Async functions from different modules treated as normal coroutines
csos95 opened this issue · 4 comments
Context
I've been slowly creating some modules to use in various projects (mostly wrapping rust libraries).
Some of them are async libraries and I want to use these modules with other lua binaries (such as love2d), so I created a simple scheduler module that just contains a tokio Runtime
and LocalSet
and functions to add coroutines to the LocalSet
and run them all.
In one of my current web projects I wanted to use lua to prototype new pages, so I made a /lua
endpoint and a websocket endpoint to connect to a fennel repl.
These endpoints pass requests from and to two lua coroutines in the same lua state.
They import modules defined in a separate .so
file and use async functions from them.
Issue
I noticed that whenever I call an async function defined in a binary/library other than the one being used to run call_async
, it uses 100% cpu.
After digging through the mlua docs and code, I believe I've tracked the issue down to the fact that the address of ASYNC_POLL_PENDING
is used for the Lua::poll_pending
value rather than a constant value.
This means every binary/library has a different value for poll_pending
.
So when the Future
impl of AsyncThread
polls the coroutine, it doesn't recognize the return value as poll_pending
.
Instead, it treats it like a normal coroutine that has yielded and immediately calls the waker to wake up the task before returning Poll::Pending
.
Question
Is there any specific reason (such as possible security concerns) that the address of ASYNC_POLL_PENDING
is used for poll_pending
rather than a constant value?
If there is not, would it be possible to change it to use a constant value so that async functions defined in other binaries/libraries will be recognized and run correctly when using call_async
?
I tried implementing this (change poll_pending to use a set value instead of an address) locally this morning, but that didn't fully solve the issue.
With the change, the poll_pending
value from an async function defined in a different library is recognized, but the function never completes.
I added many print statements throughout the relevant mlua functions and Delay (from the tokio tutorial) to figure out what's wrong and it seems that the waker does not get set correctly in this scenario.

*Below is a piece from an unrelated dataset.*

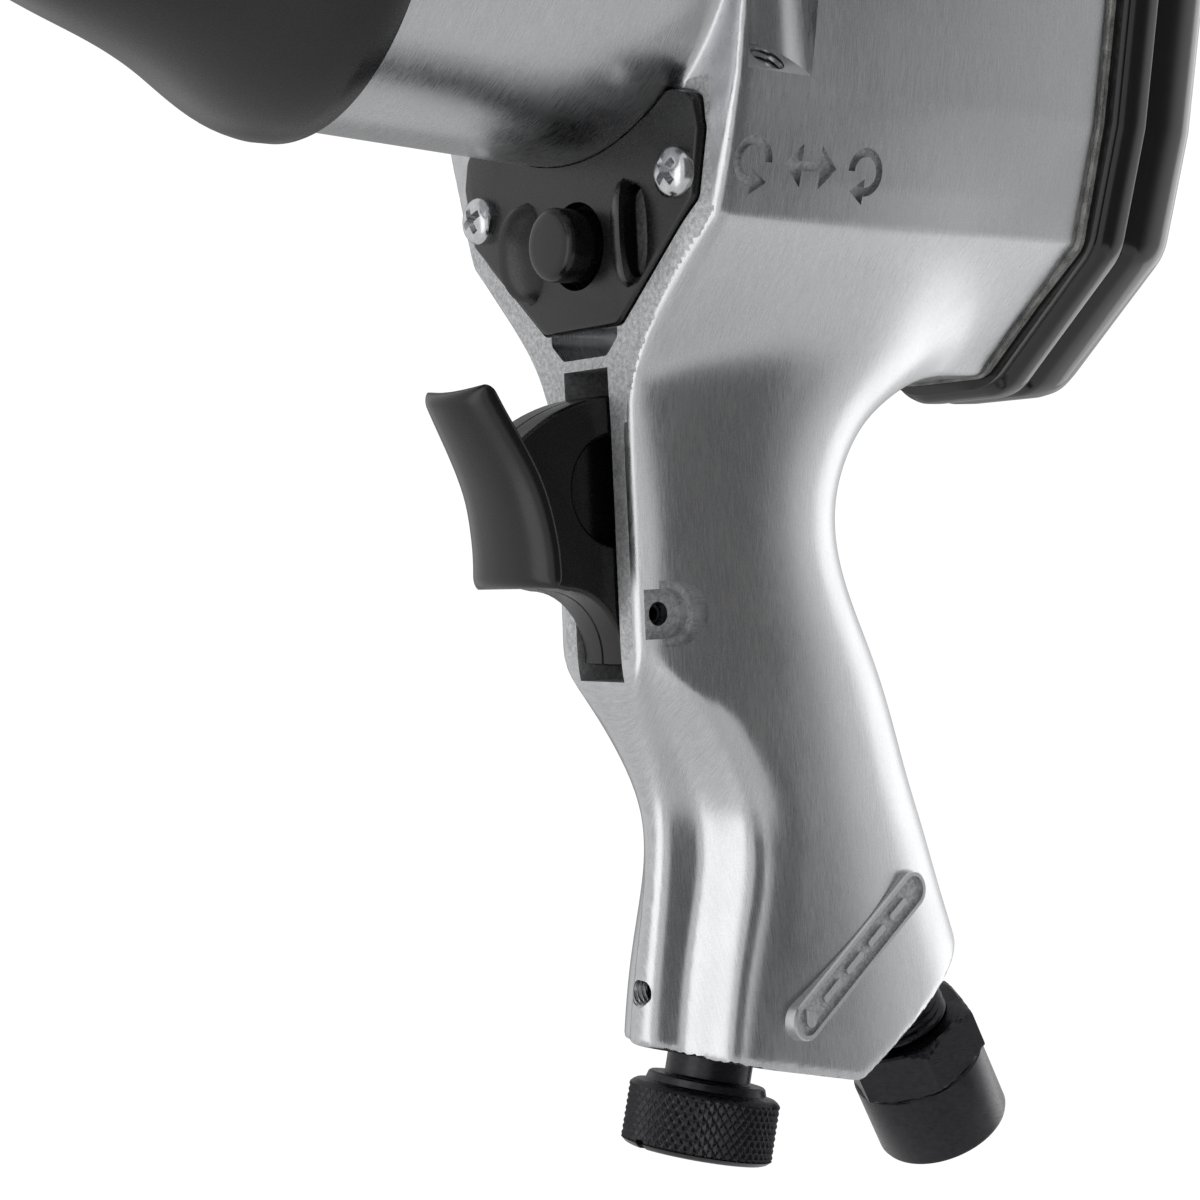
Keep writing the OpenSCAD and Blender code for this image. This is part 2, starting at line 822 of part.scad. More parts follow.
washer_front = cover_rear + 7.5;
module cover_screws() {
    color("#2a2b2d")
        for (p = cover_screw_at)
            translate([0, p[0], p[1]])
                difference() {
                    union() {
                        rod_x(washer_front, box_rear + 20, cover_screw_d - 0.1);
                        rod_x(washer_front - 1.2, washer_front - 6.2, 8.5);
                        rod_x(washer_front - 1.3, washer_front + 0.1, cover_screw_d - 0.1);
                    }
                    // Hexagon socket in the head.
                    rod_x(washer_front - 3.4, washer_front - 7, 4.6, 6);
                }
}
module cover_washers() {
    color("#a8aaad")
        for (p = cover_screw_at)
            translate([0, p[0], p[1]])
                tube_x(washer_front, washer_front - 1.2, 10.6, cover_screw_d);
}

// ---- reverse valve ------------------------------------------------------------

louvre_y = 12.2;
module reverse_plate() {
    color("#1f1f20")
        difference() {
            union() {
                difference() {
                    slab_x(plate_outline(0), plate_back, plate_front);
                    // Upper edge follows the barrel.
                    rod_x(plate_back - 1, plate_front + 1, barrel_rear_d + 0.6);
                }
                for (s = [-1, 1])
                    louvre(s);
            }
            for (s = [-1, 1]) {
                translate([0, s * plate_screw_y, plate_screw_z])
                    rod_x(plate_back - 1, plate_front + 1, 4.3);
                louvre_slot(s);
            }
            translate([0, 0, valve_z])
                rod_x(plate_back - 1, plate_front + 4, button_d + 2);
        }
}
// A pressed hood beside the button, open on its outer side.
module louvre(s) {
    translate([plate_front - 0.4, s * louvre_y, -49.5])
        intersection() {
            translate([-3.4, 0, 0])
                cylinder(h = 15, d = 11, center = true);
            translate([0, -4, -7.5])
                cube([2.2, 8, 15]);
        }
}
module louvre_slot(s) {
    translate([plate_back - 1, s * (louvre_y + 2.9) - 1.1, -56])
        cube([plate_thick + 2.2, 2.2, 13]);
}

module reverse_plate_screws() {
    head_d = 7.4;
    color("#c9cbce")
        for (s = [-1, 1])
            translate([0, s * plate_screw_y, plate_screw_z])
                difference() {
                    union() {
                        rod_x(plate_back - 8.5, plate_front, 3.8);
                        turned_x([[plate_front, 0], [plate_front, head_d / 2],
                            [plate_front + 1.2, head_d / 2 - 0.2], [plate_front + 2.2, head_d / 2 - 1.4],
                            [plate_front + 2.5, 0]]);
                    }
                    // Cross recess.
                    for (a = [0, 90])
                        rotate([a, 0, 0])
                            translate([plate_front + 0.9, -2, -0.45])
                                cube([3, 4, 0.9]);
                }
}

module reverse_valve_sleeve() {
    color("#b5a642")
        translate([0, 0, valve_z])
            difference() {
                tube_x(plate_back - 14, box_rear + 2, sleeve_d, spool_d + 2 * run);
                for (d = [24, 40, 56])
                    translate([plate_back - d, 0, 0])
                        cylinder(h = 20, d = 5, center = true);
            }
}

button_face = plate_front + button_out;
module reverse_button() {
    color("#191919")
        translate([0, 0, valve_z])
            union() {
                turned_x([[button_face, 0], [button_face, button_d / 2 - 0.9],
                    [button_face - 0.9, button_d / 2], [plate_back - 6, button_d / 2], [plate_back - 6, 0]]);
                rod_x(plate_back - 6, plate_back - 9, 6);
            }
}
module reverse_spool() {
    lands = [[14.5, 22], [30, 40], [48, 58]];
    color("#9fa1a4")
        translate([0, 0, valve_z])
            union() {
                rod_x(plate_back - 9, plate_back - 66, 5.5);
                for (l = lands)
                    rod_x(plate_back - l[0], plate_back - l[1], spool_d);
            }
}

module detent_ball() {
    color("#c8cacc")
        translate([detent_x, 0, detent_z - 1.7])
            sphere(d = 3.2);
}
module detent_spring() {
    color("#8e9093")
        translate([detent_x, 0, detent_z - 7.4])
            difference() {
                cylinder(h = 4, d = 3);
                translate([0, 0, -1])
                    cylinder(h = 6, d = 2);
            }
}

// ---- trigger and throttle -------------------------------------------------------

// Point on a circle about the trigger's pivot, as [x, z].
function about_pivot(r, a) = [pivot_x + r * cos(a), pivot_z + r * sin(a)];
web_r = 33;
web_back = slot_back + 7.5;
web_back_angle = acos((web_back - pivot_x) / web_r);
module trigger() {
    half = trigger_w / 2;
    face = [[-24.6, -73], [-28.2, -80], [-31.4, -87], [-33, -93], [-33, -99.5]];
    front = [for (p = face) [ring_x + p[0], p[1]]];
    back = [for (i = [len(front) - 1 : -1 : 0]) front[i] + [-3.2, i == 0 ? -0.4 : 0.3]];
    arc = [for (k = [0 : 8]) about_pivot(web_r, 54 + (web_back_angle - 54) * k / 8)];
    tail = [for (k = [0 : 6]) about_pivot(7.9, 215 + 73 * k / 6)];
    // The underside is scooped out between the tail and the finger plate.
    scoop = [for (k = [0 : 6]) [pivot_x + 13.5, pivot_z - 6.5] + 10.6 * [cos(185 - 92 * k / 6), sin(185 - 92 * k / 6)]];
    color("#17181a")
        difference() {
            union() {
                slab_y(concat(front, back), -half, half);
                slab_y(concat(arc, [[web_back, pivot_z + 3]], tail, scoop,
                    [[ring_x - 34.5, -99.4], [ring_x - 35, -93], [ring_x - 33.5, -86.5], [ring_x - 30, -80]]),
                    -web_half, web_half);
            }
            translate([pivot_x, 0, pivot_z])
                rotate([90, 0, 0])
                    cylinder(h = 40, d = trigger_pin_d + 2 * run, center = true);
            // Shallow round recess in each side of the web.
            for (s = [-1, 1])
                translate([behind(50), s * (web_half + 4.4), -87])
                    rotate([90, 0, 0])
                        cylinder(h = 10, d = 16, center = true);
        }
}

module trigger_pin() {
    color("#4a4c4f")
        translate([pivot_x, 0, pivot_z])
            rotate([90, 0, 0])
                cylinder(h = 17, d = trigger_pin_d, center = true);
}

stem_d = 5;
stem_front = web_back - 0.3;
stem_back = slot_back - throttle_len - 6;
module throttle_bushing() {
    color("#b5a642")
        translate([0, 0, throttle_z])
            tube_x(slot_back, slot_back - throttle_len, bushing_d, stem_d + 2 * run);
}
module throttle_stem() {
    color("#aeb0b3")
        translate([0, 0, throttle_z])
            union() {
                rod_x(stem_front, stem_back, stem_d);
                rod_x(stem_back + 3.4, stem_back + 1.6, 11);
            }
}
module throttle_seal() {
    color("#202020")
        translate([0, 0, throttle_z])
            tube_x(stem_back + 5.4, stem_back + 3.4, 10.4, stem_d);
}
module throttle_spring() {
    color("#8e9093")
        translate([0, 0, throttle_z])
            tube_x(stem_back + 1.6, chamber_back, 9, 7);
}

// ---- regulator ------------------------------------------------------------------

knob_drop = 3.7;
knob_flange = 18.5;
knob_h = 10;
module regulator_knob() {
    color("#26272a")
        at_regulator()
            union() {
                translate([0, 0, -knob_drop])
                    cylinder(h = knob_drop + regulator_seat - 2.4, d = knob_neck_d);
                translate([0, 0, -knob_drop - 1.6])
                    cylinder(h = 1.6, d1 = knob_flange + 2, d2 = knob_flange);
                translate([0, 0, -knob_drop - 1.6 - knob_h])
                    difference() {
                        union() {
                            translate([0, 0, 0.8])
                                cylinder(h = knob_h - 1.6, d = knob_d);
                            cylinder(h = 0.8, d1 = knob_d - 1.6, d2 = knob_d);
                            translate([0, 0, knob_h - 0.8])
                                cylinder(h = 0.8, d1 = knob_d, d2 = knob_d - 1.6);
                        }
                        // Screwdriver slot in the end.
                        translate([-knob_d, -0.8, -1])
                            cube([2 * knob_d, 1.6, 2.2]);
                    }
                cylinder(h = 30, d = 5.6);
            }
}
module regulator_o_ring() {
    color("#161616")
        at_regulator()
            translate([0, 0, regulator_seat - 1.2])
                rotate_extrude()
                    translate([3.8, 0])
                        circle(d = 1.9, $fn = 32);
}
module regulator_set_screw() {
    color("#303134")
        translate([0, 0, set_screw_z])
            difference() {
                rod_x(set_screw_face, set_screw_tip, set_screw_d - 0.1);
                rod_x(set_screw_face + 1.5, set_screw_face - set_screw_socket, 2.2, 6);
            }
}

// ---- air inlet --------------------------------------------------------------------

hex_af = 22;
hex_top = 9.5;
hex_h = 8.5;
collar_len = 13.5;
module inlet_bushing() {
    bushing_end = -hex_top - hex_h - collar_len;
    color("#1d1e20")
        at_inlet()
            difference() {
                union() {
                    translate([0, 0, -hex_top])
                        cylinder(h = hex_top + inlet_thread_len - 1, d = inlet_thread_d);
                    intersection() {
                        translate([0, 0, -hex_top - hex_h])
                            cylinder(h = hex_h, d = hex_af / cos(30), $fn = 6);
                        translate([0, 0, -hex_top - hex_h - 8])
                            cylinder(h = hex_h + 8, d1 = hex_af + 14, d2 = hex_af - 0.6);
                    }
                    translate([0, 0, bushing_end + 0.8])
                        cylinder(h = collar_len - 0.8 + eps, d = collar_d);
                    translate([0, 0, bushing_end])
                        cylinder(h = 0.8, d1 = collar_d - 1.6, d2 = collar_d);
                }
                translate([0, 0, bushing_end - 1])
                    cylinder(h = collar_len + 4, d = inlet_bore);
                translate([0, 0, bushing_end])
                    cylinder(h = 60, d = 10.5);
            }
}
module inlet_screen() {
    color("#9a9c9f")
        at_inlet()
            translate([0, 0, -hex_top - hex_h + 3])
                difference() {
                    cylinder(h = 9, d = 10.4);
                    translate([0, 0, -1])
                        cylinder(h = 9, d = 9.2);
                }
}

housing();
nose_boot();
nose_bush();
anvil_seal();
thrust_washer();
anvil();
socket_ring();
socket_o_ring();
hammer_cage();
hammer_pins();
hammer_front();
hammer_rear();
rotor();
rotor_blades();
front_end_plate();
rear_end_plate();
cylinder_liner();
bearing_outer_races();
bearing_inner_races();
bearing_balls();
locating_pin();
rear_gasket();
rear_cover();
cover_screws();
cover_washers();
reverse_plate();
reverse_plate_screws();
reverse_valve_sleeve();
reverse_button();
reverse_spool();
detent_ball();
detent_spring();
trigger();
trigger_pin();
throttle_bushing();
throttle_stem();
throttle_seal();
throttle_spring();
regulator_knob();
regulator_o_ring();
regulator_set_screw();
inlet_bushing();
inlet_screen();
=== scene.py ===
# %% [markdown]
# # Pneumatic impact wrench
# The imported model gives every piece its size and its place. This script keeps
# those places and gives each piece the shape and finish of the real one. All
# the shapes below are worked out in millimetres, in the same frame: +X out of
# the nose, +Y to the tool's left, +Z up. They turn to metres only when a mesh
# is made.

# %% Load the frame
import json
import math
import bmesh
import bpy
import numpy as np
from mathutils import Matrix, Vector


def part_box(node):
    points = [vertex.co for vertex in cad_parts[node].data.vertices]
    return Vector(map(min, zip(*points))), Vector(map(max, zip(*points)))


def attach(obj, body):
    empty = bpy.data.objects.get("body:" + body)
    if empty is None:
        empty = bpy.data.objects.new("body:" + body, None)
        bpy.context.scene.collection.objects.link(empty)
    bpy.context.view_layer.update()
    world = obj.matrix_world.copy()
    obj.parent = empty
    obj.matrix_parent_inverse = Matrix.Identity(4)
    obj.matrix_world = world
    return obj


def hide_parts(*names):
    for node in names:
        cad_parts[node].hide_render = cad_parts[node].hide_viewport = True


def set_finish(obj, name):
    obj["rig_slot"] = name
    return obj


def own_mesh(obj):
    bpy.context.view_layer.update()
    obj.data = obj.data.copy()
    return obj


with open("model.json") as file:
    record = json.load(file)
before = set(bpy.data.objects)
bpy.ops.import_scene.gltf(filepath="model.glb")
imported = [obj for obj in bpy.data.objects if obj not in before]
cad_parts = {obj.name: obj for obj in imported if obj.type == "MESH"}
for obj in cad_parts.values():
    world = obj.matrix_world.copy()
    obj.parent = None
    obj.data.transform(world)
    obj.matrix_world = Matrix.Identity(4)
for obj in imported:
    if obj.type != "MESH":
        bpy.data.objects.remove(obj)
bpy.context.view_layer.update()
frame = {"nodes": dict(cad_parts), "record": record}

# %% [markdown]
# ## Stations along the tool
# A maker sets out a long tool by stations. The boot's rear ring is the datum
# here, and most depths are given as a distance behind it. The datum and the
# other main stations are read from the frame, so they can't drift from it.

# %% Stations
MM = 1000.0


def low(node):
    return [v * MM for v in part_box(node)[0]]


def high(node):
    return [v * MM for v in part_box(node)[1]]


RING = low("nose_boot")[0]
PLATE_BACK = low("reverse_plate")[0]
BOX_FRONT = PLATE_BACK + 0.5
BOX_REAR = high("rear_gasket")[0]
COVER_FRONT = low("rear_gasket")[0]
COVER_REAR = low("rear_cover")[0]
PLATE_FRONT = PLATE_BACK + 2.5
BUTTON_FACE = high("reverse_button")[0]
TRIGGER_PIN = [(a + b) / 2 for a, b in zip(low("trigger_pin"), high("trigger_pin"))]
HANDLE_LOW = -low("housing")[2]


def behind(d):
    return RING - d


print("ring", round(RING, 1), "box", round(BOX_FRONT, 1), round(BOX_REAR, 1))

# %% [markdown]
# ## Camera
# The tool is seen from its left and a little ahead, slightly from below, with
# a long lens, so that its sides stay nearly parallel. The camera's three
# directions are given as vectors, because that is how such a view is measured.

# %% Camera
CAMERA_PLACE = Vector((75.2, 248.6, -93.8)) / MM
CAMERA_RIGHT = Vector((-0.7818, 0.6220, -0.0443))
CAMERA_UP = Vector((-0.0530, 0.0045, 0.9986))
LENS_MM = 63.0


def make_camera():
    camera = bpy.data.objects.new("camera", bpy.data.cameras.new("camera"))
    bpy.context.scene.collection.objects.link(camera)
    camera.data.lens = LENS_MM
    camera.data.sensor_width = 36.0
    camera.data.clip_start = 0.01
    back = CAMERA_RIGHT.cross(CAMERA_UP).normalized()
    turn = Matrix((CAMERA_RIGHT, CAMERA_UP, back)).transposed().to_4x4()
    camera.matrix_world = Matrix.Translation(CAMERA_PLACE) @ turn
    bpy.context.scene.camera = camera
    print("camera:", LENS_MM, "mm lens at", [round(v * MM) for v in CAMERA_PLACE], "mm")


make_camera()
bpy.context.scene.view_settings.view_transform = "Standard"

# %% [markdown]
# ## Colours and nodes
# Hex colours are how paint and plastic makers give a shade, and they are in
# sRGB. The shader works in linear light, so one function converts them. One
# other function adds a node to a material, sets it and joins it up.

# %% Helpers for materials
def linear(hex_colour):
    parts = [int(hex_colour[i:i + 2], 16) / 255 for i in (0, 2, 4)]
    return [p / 12.92 if p <= 0.04045 else ((p + 0.055) / 1.055) ** 2.4 for p in parts] + [1.0]


def add(tree, kind, values=None, links=None, **settings):
    node = tree.nodes.new(kind)
    for name, value in settings.items():
        setattr(node, name, value)
    for name, value in (values or {}).items():
        node.inputs[name].default_value = value
    for name, source in (links or {}).items():
        tree.links.new(source, node.inputs[name])
    return node


def new_material(name):
    material = bpy.data.materials.new(name)
    material.use_nodes = True
    material.node_tree.nodes.clear()
    return material, material.node_tree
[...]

So when the Future impls for async functions defined in a different library call wake, they're doing so on the default noop waker.
For async functions defined in the same library, the waker is set and used correctly.
The WakerGuard
does set the waker, but at some point in the process, the waker is lost.
It seems like it's somewhere between calling resume_inner
on the Thread
and calling get_poll
in the lua chunk created by create_async_callback
.
I'm not very familiar with mlua internals/the lua c api, but it seems like maybe coroutines have their own lua sub-state and ExtraData
.
So I'm thinking that the waker isn't getting copied into the sub-state, but I can't figure out why that'd be the case for async functions defined in another library, but not ones defined in the same library.
After digging through the mlua docs and code, I believe I've tracked the issue down to the fact that the address of ASYNC_POLL_PENDING is used for the Lua::poll_pending value rather than a constant value.
This means every binary/library has a different value for poll_pending.
Yeah, this is by design. It's exactly how it should be.
Modules and the main app does not share internals, everything they have on Rust side lives in their own state, isolated and unshared.
This also applies not only to futures but to registered userdata objects and so on.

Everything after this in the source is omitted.